Zap2it On the Scene
'Under the Dome': 'We're not going to be politically correct'
It's Monday, April 15, and cast, crew and a contingent of press are inside of a soundstage in Wilmington, N.C., watching a tense scene destined for the CBS summer event series, the 13-episode adaptation of the Stephen King novel, "Under the Dome."
Premiering Monday, June 24, it chronicles the events in the small town of Chester's Mill, Maine, when a transparent dome suddenly appears over it, putting every living thing there in utter isolation.
The large cast includes Mike Vogel ("Pan Am," "Bates Motel") as Dale "Barbie" Barbara, an Army veteran in town on a mysterious mission; Rachelle Lefevre as investigative reporter Julia Shumway, whose husband is suddenly nowhere to be found; Ned Bellamy as the Rev. Lester Coggins; Dean Norris as "Big Jim" Rennie, a politician and town bigwig; Alexander Koch as Junior, his disturbed son; Britt Robertson as Angie McAlister, a sharp-witted young woman involved with Junior; and Jeff Fahey as police chief Howard "Duke" Perkins.
Also starring are Colin Ford, Natalie Martinez, Nicholas Strong, Jolene Purdy and Aisha Hinds. Executive producers for Steven Spielberg's Amblin Television are Neal Baer, King, Justin Falvey, Darryl Frank, Stacey Snider, Jack Bender (who's also the showrunner) and Brian K. Vaughan.
"Not only do I love the world, the Stephen King-ness of it," says Bender in one of a series of pre-lunch interviews, "but I really am fascinated by these people that we get to put under the microscope by this dome."

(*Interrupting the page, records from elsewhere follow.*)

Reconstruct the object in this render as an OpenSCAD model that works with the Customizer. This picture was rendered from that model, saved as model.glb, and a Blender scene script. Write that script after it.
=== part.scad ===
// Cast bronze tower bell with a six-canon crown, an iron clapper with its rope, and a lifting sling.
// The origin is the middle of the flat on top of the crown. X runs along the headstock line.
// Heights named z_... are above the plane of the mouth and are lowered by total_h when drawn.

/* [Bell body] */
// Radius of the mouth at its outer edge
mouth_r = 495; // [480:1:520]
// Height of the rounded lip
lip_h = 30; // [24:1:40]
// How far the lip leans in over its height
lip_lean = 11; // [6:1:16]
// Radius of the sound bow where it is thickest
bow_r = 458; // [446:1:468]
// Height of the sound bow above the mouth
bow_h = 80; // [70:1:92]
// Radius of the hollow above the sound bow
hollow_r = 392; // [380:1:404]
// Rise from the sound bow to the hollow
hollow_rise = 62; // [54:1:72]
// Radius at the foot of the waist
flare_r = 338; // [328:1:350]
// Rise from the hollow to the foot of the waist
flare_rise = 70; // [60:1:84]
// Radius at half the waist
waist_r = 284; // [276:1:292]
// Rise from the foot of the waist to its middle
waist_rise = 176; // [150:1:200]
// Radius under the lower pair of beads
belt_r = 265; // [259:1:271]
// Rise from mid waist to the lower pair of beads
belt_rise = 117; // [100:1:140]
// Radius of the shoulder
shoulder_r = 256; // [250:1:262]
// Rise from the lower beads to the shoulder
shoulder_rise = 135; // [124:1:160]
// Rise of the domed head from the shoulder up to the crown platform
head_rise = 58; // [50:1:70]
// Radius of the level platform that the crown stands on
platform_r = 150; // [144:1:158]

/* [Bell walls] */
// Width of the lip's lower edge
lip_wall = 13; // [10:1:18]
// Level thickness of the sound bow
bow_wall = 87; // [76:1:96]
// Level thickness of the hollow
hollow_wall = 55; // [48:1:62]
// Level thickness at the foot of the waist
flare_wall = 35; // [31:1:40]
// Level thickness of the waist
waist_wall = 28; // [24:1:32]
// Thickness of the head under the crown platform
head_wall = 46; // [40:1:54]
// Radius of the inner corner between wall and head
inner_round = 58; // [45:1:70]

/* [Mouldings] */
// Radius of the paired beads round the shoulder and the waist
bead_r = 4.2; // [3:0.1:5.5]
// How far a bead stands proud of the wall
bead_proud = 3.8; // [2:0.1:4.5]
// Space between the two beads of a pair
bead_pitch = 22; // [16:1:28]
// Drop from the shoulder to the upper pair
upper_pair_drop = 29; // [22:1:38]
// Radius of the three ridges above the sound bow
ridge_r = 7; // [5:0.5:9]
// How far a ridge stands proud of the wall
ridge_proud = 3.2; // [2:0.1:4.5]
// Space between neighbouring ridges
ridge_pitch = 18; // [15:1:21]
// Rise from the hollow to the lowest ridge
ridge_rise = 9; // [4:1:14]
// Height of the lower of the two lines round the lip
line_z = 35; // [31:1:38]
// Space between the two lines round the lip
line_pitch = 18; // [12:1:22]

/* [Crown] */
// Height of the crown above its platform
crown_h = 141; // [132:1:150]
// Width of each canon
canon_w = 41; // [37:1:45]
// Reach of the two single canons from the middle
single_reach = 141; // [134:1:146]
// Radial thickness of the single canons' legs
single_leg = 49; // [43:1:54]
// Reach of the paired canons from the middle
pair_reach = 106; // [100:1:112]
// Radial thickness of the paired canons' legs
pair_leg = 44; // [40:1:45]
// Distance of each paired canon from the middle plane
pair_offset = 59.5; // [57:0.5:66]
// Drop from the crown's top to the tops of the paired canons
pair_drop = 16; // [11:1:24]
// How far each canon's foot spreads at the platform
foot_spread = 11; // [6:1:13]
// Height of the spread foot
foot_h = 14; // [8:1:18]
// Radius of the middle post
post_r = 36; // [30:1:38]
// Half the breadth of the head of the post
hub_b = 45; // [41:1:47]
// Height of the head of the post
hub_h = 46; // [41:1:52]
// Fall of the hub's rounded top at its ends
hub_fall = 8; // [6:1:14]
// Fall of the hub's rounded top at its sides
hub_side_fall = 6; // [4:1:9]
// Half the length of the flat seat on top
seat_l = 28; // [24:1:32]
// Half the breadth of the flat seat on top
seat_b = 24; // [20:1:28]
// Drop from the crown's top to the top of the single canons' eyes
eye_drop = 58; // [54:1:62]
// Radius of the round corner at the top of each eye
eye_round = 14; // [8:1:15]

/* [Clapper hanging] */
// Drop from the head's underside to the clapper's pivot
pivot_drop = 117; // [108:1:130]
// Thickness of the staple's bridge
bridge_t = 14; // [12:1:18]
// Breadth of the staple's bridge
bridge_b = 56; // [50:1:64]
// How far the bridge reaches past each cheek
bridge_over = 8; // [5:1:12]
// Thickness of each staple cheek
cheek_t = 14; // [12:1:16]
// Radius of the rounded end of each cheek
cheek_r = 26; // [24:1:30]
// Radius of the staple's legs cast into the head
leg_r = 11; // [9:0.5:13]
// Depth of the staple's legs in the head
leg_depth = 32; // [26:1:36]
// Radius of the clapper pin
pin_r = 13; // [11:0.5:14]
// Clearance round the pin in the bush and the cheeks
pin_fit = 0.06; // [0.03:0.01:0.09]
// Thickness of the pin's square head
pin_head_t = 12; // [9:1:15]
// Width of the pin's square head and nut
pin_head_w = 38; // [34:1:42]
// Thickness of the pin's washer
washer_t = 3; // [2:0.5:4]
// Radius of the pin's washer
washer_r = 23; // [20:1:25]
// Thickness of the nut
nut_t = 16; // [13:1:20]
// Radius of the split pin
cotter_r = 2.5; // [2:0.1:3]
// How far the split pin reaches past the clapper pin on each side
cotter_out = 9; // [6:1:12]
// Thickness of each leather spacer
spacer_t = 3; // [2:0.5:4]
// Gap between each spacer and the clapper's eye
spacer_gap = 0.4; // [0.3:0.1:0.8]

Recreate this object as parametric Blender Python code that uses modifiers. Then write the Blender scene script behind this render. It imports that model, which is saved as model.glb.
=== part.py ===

Bender previously worked on ABC's "Lost," about airline passengers who crash-land on an island, and he sees similarities.
"We're not going to be politically correct," he says, "and we're going to be true to the characters in Chester's Mill -- what's been created from Stephen's book -- but I do think one of the things that's cool about this is it speaks to, as did 'Lost,' how do we all survive? How do we all live?
"There's this thin layer of cellophane between us and the other kind of life where all you're worrying about is survival, which most of us have been blessed not to live."
For Junior, the landing of the dome intensifies his connection to Angie, but not in a good way.
"He has a father that wasn't always there for him," Koch says. "He has issues with his mother that are unresolved. Because of that, he grows this obsessive need, this want of love from someone, and he finds it in Angie.
"Once she goes away, it's like his whole world is taken out from under him, and he needs to get it back. So he'll go through drastic measures to get it."
Just as Junior may have hidden issues that come to the surface, the sardonic Angie is not entirely innocent either.
"The Junior she knows in the pilot," says Robertson, "is someone she can manipulate, someone she can control, someone she can do whatever she wants with. He's just this guy who's taken by her, and she doesn't feel any real hold over the relationship. She's just trying to have fun.
"Then she sees the real Junior, and that's scary for her -- not because he's scary. It's scary because she didn't see it. She's someone who reads people very easily and prides herself on that.
"If he was one way and then became this person that she's seeing now, who will he turn into eventually? That's what the dome has done."
Vogel sees the show as echoing the reality beyond the soundstage.
"We're dealing with a cataclysmic event here," he says. "The reason that there's such a draw to that kind of stuff nowadays is because of the global temperature right now -- North Korea off the hinges; Greece off the hinges; Egypt off the hinges; America, the dollar essentially devalued.
"With all these things happening, people have asked themselves this question, 'What would I do, if? What would I do if that thing happened?' "
But journalist Julia has a different priority than navel gazing.
"She's too busy," says Lefevre, "asking everybody else questions. She's too busy being a reporter."
With lunch over and interviews in the can, attention shifts to a violent scene in which Junior has Angie imprisoned in a bunker, and she makes a bid for freedom.
But soon Twitter feeds start humming with breaking news. Over the studio's Wi-Fi, an iPad becomes a window to the larger world, as the events of the Boston Marathon bombing start to unfold in real time.
For many people in Boston and surrounding communities that fateful afternoon and over the next few days, these "what if" questions became terrifyingly real, resulting in a mix of merciless violence, acts of heroism, fear, joy, shattering sorrow, stunned disbelief and resolute action.
One suspects fictional Chester's Mill won't be very much different.